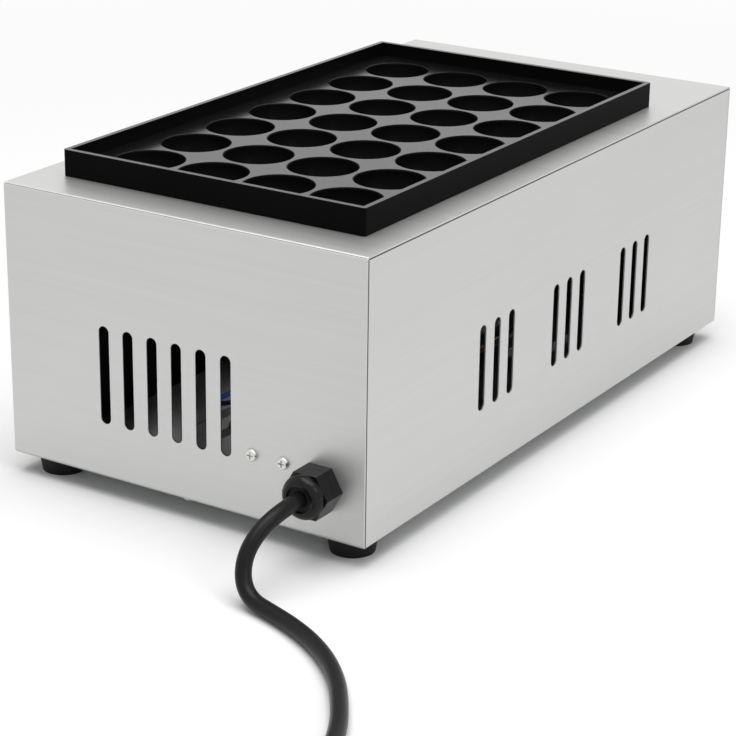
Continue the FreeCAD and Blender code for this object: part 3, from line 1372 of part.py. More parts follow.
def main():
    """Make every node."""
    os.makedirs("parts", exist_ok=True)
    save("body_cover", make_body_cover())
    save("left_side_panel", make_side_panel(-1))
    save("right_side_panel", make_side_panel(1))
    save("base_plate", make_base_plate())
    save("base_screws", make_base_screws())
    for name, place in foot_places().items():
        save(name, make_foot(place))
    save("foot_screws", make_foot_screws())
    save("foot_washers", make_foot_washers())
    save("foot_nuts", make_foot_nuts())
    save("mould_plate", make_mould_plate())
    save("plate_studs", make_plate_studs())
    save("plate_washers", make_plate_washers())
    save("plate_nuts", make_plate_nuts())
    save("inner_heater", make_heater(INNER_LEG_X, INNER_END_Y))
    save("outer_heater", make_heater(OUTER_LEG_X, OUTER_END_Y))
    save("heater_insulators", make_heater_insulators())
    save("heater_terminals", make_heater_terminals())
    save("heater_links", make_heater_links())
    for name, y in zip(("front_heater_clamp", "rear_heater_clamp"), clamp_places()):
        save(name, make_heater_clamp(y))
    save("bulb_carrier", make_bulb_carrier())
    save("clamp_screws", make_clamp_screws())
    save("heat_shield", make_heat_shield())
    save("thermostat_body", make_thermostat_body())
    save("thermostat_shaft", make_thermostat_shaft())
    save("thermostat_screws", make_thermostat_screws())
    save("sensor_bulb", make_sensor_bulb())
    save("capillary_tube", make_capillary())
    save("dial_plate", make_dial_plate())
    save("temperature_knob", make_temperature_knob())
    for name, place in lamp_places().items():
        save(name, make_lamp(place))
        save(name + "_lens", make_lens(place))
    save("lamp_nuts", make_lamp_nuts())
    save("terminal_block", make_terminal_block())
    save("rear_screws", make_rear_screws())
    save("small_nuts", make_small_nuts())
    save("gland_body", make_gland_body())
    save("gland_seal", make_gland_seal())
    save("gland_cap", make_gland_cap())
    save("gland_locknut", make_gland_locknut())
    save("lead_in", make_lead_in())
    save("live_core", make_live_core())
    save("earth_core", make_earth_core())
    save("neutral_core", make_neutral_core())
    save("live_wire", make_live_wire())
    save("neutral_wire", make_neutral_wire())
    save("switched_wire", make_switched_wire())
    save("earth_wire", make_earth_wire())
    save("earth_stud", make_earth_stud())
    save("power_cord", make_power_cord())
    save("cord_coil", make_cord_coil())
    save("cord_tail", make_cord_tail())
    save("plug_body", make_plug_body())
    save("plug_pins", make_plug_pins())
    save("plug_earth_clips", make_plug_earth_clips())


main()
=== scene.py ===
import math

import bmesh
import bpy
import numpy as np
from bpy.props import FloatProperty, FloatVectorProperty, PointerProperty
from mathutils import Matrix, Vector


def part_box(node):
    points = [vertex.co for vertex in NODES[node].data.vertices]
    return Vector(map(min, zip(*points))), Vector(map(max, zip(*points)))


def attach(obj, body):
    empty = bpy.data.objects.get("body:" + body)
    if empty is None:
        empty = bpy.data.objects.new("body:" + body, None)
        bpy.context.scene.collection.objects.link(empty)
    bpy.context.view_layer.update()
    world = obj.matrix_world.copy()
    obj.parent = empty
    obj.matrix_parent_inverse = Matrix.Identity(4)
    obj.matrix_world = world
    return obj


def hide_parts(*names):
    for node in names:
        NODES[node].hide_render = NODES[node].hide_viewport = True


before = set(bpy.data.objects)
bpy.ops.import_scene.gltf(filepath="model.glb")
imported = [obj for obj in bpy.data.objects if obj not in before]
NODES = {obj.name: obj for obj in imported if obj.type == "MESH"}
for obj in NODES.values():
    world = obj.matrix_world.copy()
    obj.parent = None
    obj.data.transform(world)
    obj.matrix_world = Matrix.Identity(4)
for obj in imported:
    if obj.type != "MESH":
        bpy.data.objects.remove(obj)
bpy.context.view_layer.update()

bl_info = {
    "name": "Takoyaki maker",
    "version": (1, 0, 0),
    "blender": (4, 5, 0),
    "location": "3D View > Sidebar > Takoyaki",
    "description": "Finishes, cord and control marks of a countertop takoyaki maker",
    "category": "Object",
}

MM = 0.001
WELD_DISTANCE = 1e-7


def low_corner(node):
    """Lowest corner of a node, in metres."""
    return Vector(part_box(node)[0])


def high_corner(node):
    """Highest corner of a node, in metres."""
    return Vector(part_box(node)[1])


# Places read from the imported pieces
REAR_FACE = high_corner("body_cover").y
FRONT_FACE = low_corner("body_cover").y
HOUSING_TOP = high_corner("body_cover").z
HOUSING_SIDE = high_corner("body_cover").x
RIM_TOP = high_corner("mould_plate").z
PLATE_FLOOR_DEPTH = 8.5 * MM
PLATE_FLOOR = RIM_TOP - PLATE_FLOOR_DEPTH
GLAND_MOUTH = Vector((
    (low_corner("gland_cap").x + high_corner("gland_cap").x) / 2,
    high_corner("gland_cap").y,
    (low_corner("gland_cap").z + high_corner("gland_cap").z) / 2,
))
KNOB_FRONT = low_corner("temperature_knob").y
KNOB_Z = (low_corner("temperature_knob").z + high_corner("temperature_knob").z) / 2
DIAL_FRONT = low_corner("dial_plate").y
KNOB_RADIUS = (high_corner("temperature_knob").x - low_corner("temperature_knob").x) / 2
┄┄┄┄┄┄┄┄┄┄
What to produce –
Return every line of the material exactly.

Complete answer –
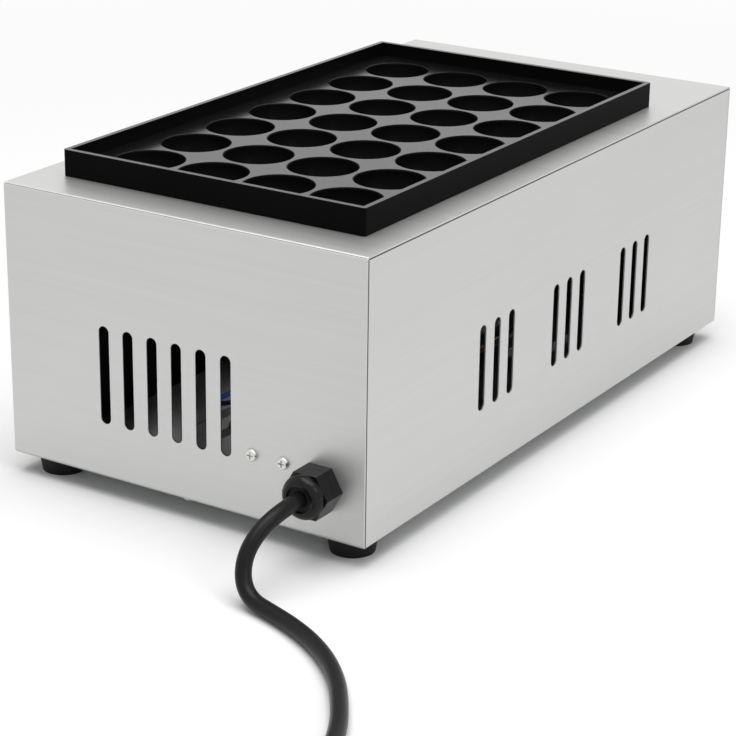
Continue the FreeCAD and Blender code for this object: part 3, from line 1372 of part.py. More parts follow.
def main():
    """Make every node."""
    os.makedirs("parts", exist_ok=True)
    save("body_cover", make_body_cover())
    save("left_side_panel", make_side_panel(-1))
    save("right_side_panel", make_side_panel(1))
    save("base_plate", make_base_plate())
    save("base_screws", make_base_screws())
    for name, place in foot_places().items():
        save(name, make_foot(place))
    save("foot_screws", make_foot_screws())
    save("foot_washers", make_foot_washers())
    save("foot_nuts", make_foot_nuts())
    save("mould_plate", make_mould_plate())
    save("plate_studs", make_plate_studs())
    save("plate_washers", make_plate_washers())
    save("plate_nuts", make_plate_nuts())
    save("inner_heater", make_heater(INNER_LEG_X, INNER_END_Y))
    save("outer_heater", make_heater(OUTER_LEG_X, OUTER_END_Y))
    save("heater_insulators", make_heater_insulators())
    save("heater_terminals", make_heater_terminals())
    save("heater_links", make_heater_links())
    for name, y in zip(("front_heater_clamp", "rear_heater_clamp"), clamp_places()):
        save(name, make_heater_clamp(y))
    save("bulb_carrier", make_bulb_carrier())
    save("clamp_screws", make_clamp_screws())
    save("heat_shield", make_heat_shield())
    save("thermostat_body", make_thermostat_body())
    save("thermostat_shaft", make_thermostat_shaft())
    save("thermostat_screws", make_thermostat_screws())
    save("sensor_bulb", make_sensor_bulb())
    save("capillary_tube", make_capillary())
    save("dial_plate", make_dial_plate())
    save("temperature_knob", make_temperature_knob())
    for name, place in lamp_places().items():
        save(name, make_lamp(place))
        save(name + "_lens", make_lens(place))
    save("lamp_nuts", make_lamp_nuts())
    save("terminal_block", make_terminal_block())
    save("rear_screws", make_rear_screws())
    save("small_nuts", make_small_nuts())
    save("gland_body", make_gland_body())
    save("gland_seal", make_gland_seal())
    save("gland_cap", make_gland_cap())
    save("gland_locknut", make_gland_locknut())
    save("lead_in", make_lead_in())
    save("live_core", make_live_core())
    save("earth_core", make_earth_core())
    save("neutral_core", make_neutral_core())
    save("live_wire", make_live_wire())
    save("neutral_wire", make_neutral_wire())
    save("switched_wire", make_switched_wire())
    save("earth_wire", make_earth_wire())
    save("earth_stud", make_earth_stud())
    save("power_cord", make_power_cord())
    save("cord_coil", make_cord_coil())
    save("cord_tail", make_cord_tail())
    save("plug_body", make_plug_body())
    save("plug_pins", make_plug_pins())
    save("plug_earth_clips", make_plug_earth_clips())


main()
=== scene.py ===
import math

import bmesh
import bpy
import numpy as np
from bpy.props import FloatProperty, FloatVectorProperty, PointerProperty
from mathutils import Matrix, Vector


def part_box(node):
    points = [vertex.co for vertex in NODES[node].data.vertices]
    return Vector(map(min, zip(*points))), Vector(map(max, zip(*points)))


def attach(obj, body):
    empty = bpy.data.objects.get("body:" + body)
    if empty is None:
        empty = bpy.data.objects.new("body:" + body, None)
        bpy.context.scene.collection.objects.link(empty)
    bpy.context.view_layer.update()
    world = obj.matrix_world.copy()
    obj.parent = empty
    obj.matrix_parent_inverse = Matrix.Identity(4)
    obj.matrix_world = world
    return obj


def hide_parts(*names):
    for node in names:
        NODES[node].hide_render = NODES[node].hide_viewport = True


before = set(bpy.data.objects)
bpy.ops.import_scene.gltf(filepath="model.glb")
imported = [obj for obj in bpy.data.objects if obj not in before]
NODES = {obj.name: obj for obj in imported if obj.type == "MESH"}
for obj in NODES.values():
    world = obj.matrix_world.copy()
    obj.parent = None
    obj.data.transform(world)
    obj.matrix_world = Matrix.Identity(4)
for obj in imported:
    if obj.type != "MESH":
        bpy.data.objects.remove(obj)
bpy.context.view_layer.update()

bl_info = {
    "name": "Takoyaki maker",
    "version": (1, 0, 0),
    "blender": (4, 5, 0),
    "location": "3D View > Sidebar > Takoyaki",
    "description": "Finishes, cord and control marks of a countertop takoyaki maker",
    "category": "Object",
}

MM = 0.001
WELD_DISTANCE = 1e-7


def low_corner(node):
    """Lowest corner of a node, in metres."""
    return Vector(part_box(node)[0])


def high_corner(node):
    """Highest corner of a node, in metres."""
    return Vector(part_box(node)[1])


# Places read from the imported pieces
REAR_FACE = high_corner("body_cover").y
FRONT_FACE = low_corner("body_cover").y
HOUSING_TOP = high_corner("body_cover").z
HOUSING_SIDE = high_corner("body_cover").x
RIM_TOP = high_corner("mould_plate").z
PLATE_FLOOR_DEPTH = 8.5 * MM
PLATE_FLOOR = RIM_TOP - PLATE_FLOOR_DEPTH
GLAND_MOUTH = Vector((
    (low_corner("gland_cap").x + high_corner("gland_cap").x) / 2,
    high_corner("gland_cap").y,
    (low_corner("gland_cap").z + high_corner("gland_cap").z) / 2,
))
KNOB_FRONT = low_corner("temperature_knob").y
KNOB_Z = (low_corner("temperature_knob").z + high_corner("temperature_knob").z) / 2
DIAL_FRONT = low_corner("dial_plate").y
KNOB_RADIUS = (high_corner("temperature_knob").x - low_corner("temperature_knob").x) / 2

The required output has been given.